7.12.09

Más de Murakami


Tan indescriptible la portada como sus libros...

Luego de publicar aquí, en este blog, la primera parte del libro El fin del mundo y un despiadado País de las maravillas, posteo una hermosa reseña que le hace Jesús Ferrero en el diario El país, a Murakami, al eterno Murakami, ¿Para cuándo el Nóbel? Ah si, para otra Herta Müller:
El puente entre la novela japonesa y la occidental lo trazó casi enteramente Mishima, que llevó a cabo en Japón una modificación parecida a la realizada en China por Lu Xun.
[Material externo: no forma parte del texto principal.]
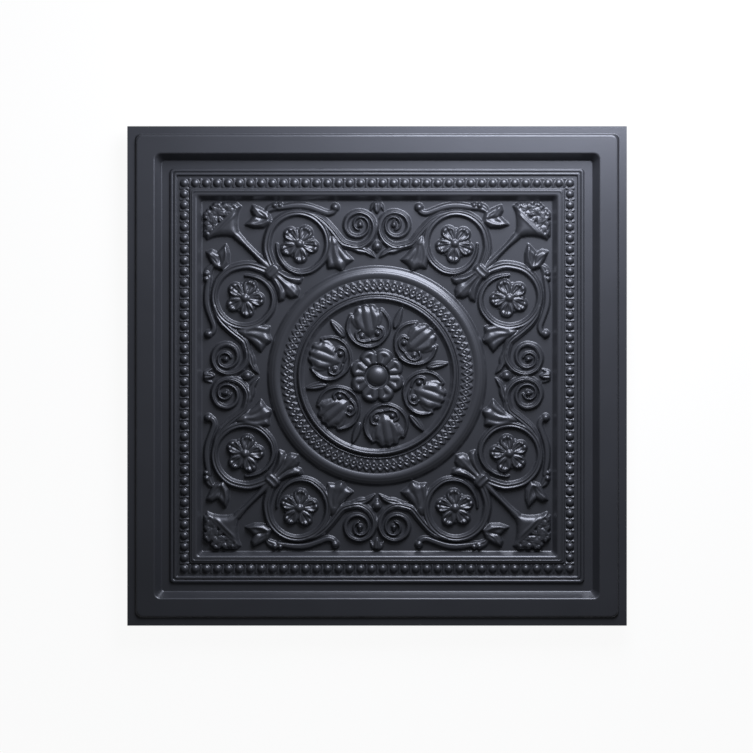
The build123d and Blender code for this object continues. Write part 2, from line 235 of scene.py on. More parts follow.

Mishima adensó las historias al argumentarlas más y al evitar la morosidad, las divagaciones y las bifurcaciones propias de la narrativa tradicional japonesa, presentes en Kawabata y latentes en Oé, y si bien lamentaba la pérdida de raíces de Japón, él nunca se privó de escribir y vivir como un occidental.Comparado con todos estos autores, Murakami representa una nueva encrucijada que por un lado lo acerca a Mishima, al asumir claras influencias de escritores occidentales como Kafka, Huxley, Chandler y Carver, y al apoyar sus argumentos tan sólidamente como ellos, y que por otro lado lo acerca a Kawabata en su intento de volver a convertir la novela en un amplio jardín de senderos que se bifurcan y que sólo se encuentran al final, en tiempos y espacios de aire apocalíptico y a veces tremendamente desoladores. Obviamente su narrativa no sería la misma sin esa sordina romántica y dolorosamente melancólica que le prestó Fitzgerald, tampoco sería la misma sin los mundos absurdos y sofocantes que van envolviendo la vida de sus personajes y que no dejan de ser un tributo a Kafka, y tampoco sería la misma sin la moral provisional que le prestó Chandler y la precisión en el uso de los adjetivos fundamentales que proviene de sus traducciones al japonés de los cuentos de Carver. Pero no es menos evidente que Murakami vuelve a introducir cierto gusto por la morosidad y la divagación, a ratos tremendamente cómica, que no está en Mishima pero que sí se percibe, y en grado sumo, en buena parte de la obra de Kawabata.

Nacido en Kioto en 1949, Haruki Murakami se crió en la ciudad portuaria de Kobe, que sufría una impregnación de Occidente muy superior a las ciudades del interior, y donde empezó a leer narrativa europea y americana y a fundamentar las raíces de su estilo, tan mestizo como sorprendente. Y que no se engañe el lector: la escritura de Murakami no es tan transparente como creen algunos críticos que llegan a su obra, como yo, a través de traducciones malas o buenas. Los guiños literarios son en él muy frecuentes y tiene una forma de adjetivar que quiere ser a la vez lírica y exacta, siguiendo en eso los pasos de Fitzgerald a veces, y otras veces los de Carver.

Utilizando técnicas ya empleadas en otras novelas, en El fin del Mundo y un despiadado País de las Maravillas Murakami va construyendo una novela a partir de dos narraciones paralelas y destinadas a encontrase en el "infinito". Uno de los relatos es de carácter fantástico y más o menos contemporáneo, y se desarrolla en Tokio y en sus pliegues mágicos, y el otro de carácter fabuloso y más o menos arcaico, y se desarrolla en una ciudad imaginaria en cuyas inmediaciones viven muchedumbres de unicornios. Lo fantástico y lo fabuloso no son lo mismo en Murakami, ya que lo fabuloso dobla la sensación de fantástico al introducir personajes propios de las fábulas, las leyendas y los mitos.

La lectura, al principio bastante morosa y llena de meandros, se agiliza considerablemente una vez pasado el ecuador de la novela, donde se hacen comprensibles muchos momentos que quedaron sin iluminar y donde el lector se siente arrastrado hacia dimensiones cada vez más abismales. La novela está muy bien argumentada, a pesar de su recorrido zigzagueante, y los personajes no tienen nombre y se les define por sus funciones: el joven informático, la bibliotecaria, el guardián, el sabio viejo y chiflado. El único problema de este proceder es que, al deslizar la narración hacia la fábula y los protagonistas muy definidos, los personajes tienden a parecer algo estereotipados, pero se trata de un problema endémico en las novelas que conquistan el mercado, y hasta en las que no lo conquistan, y a ningún lector le va a impedir reconocer que se halla ante una narración soberbia en la que Murakami consigue superarse a sí mismo y ser más poeta que nunca.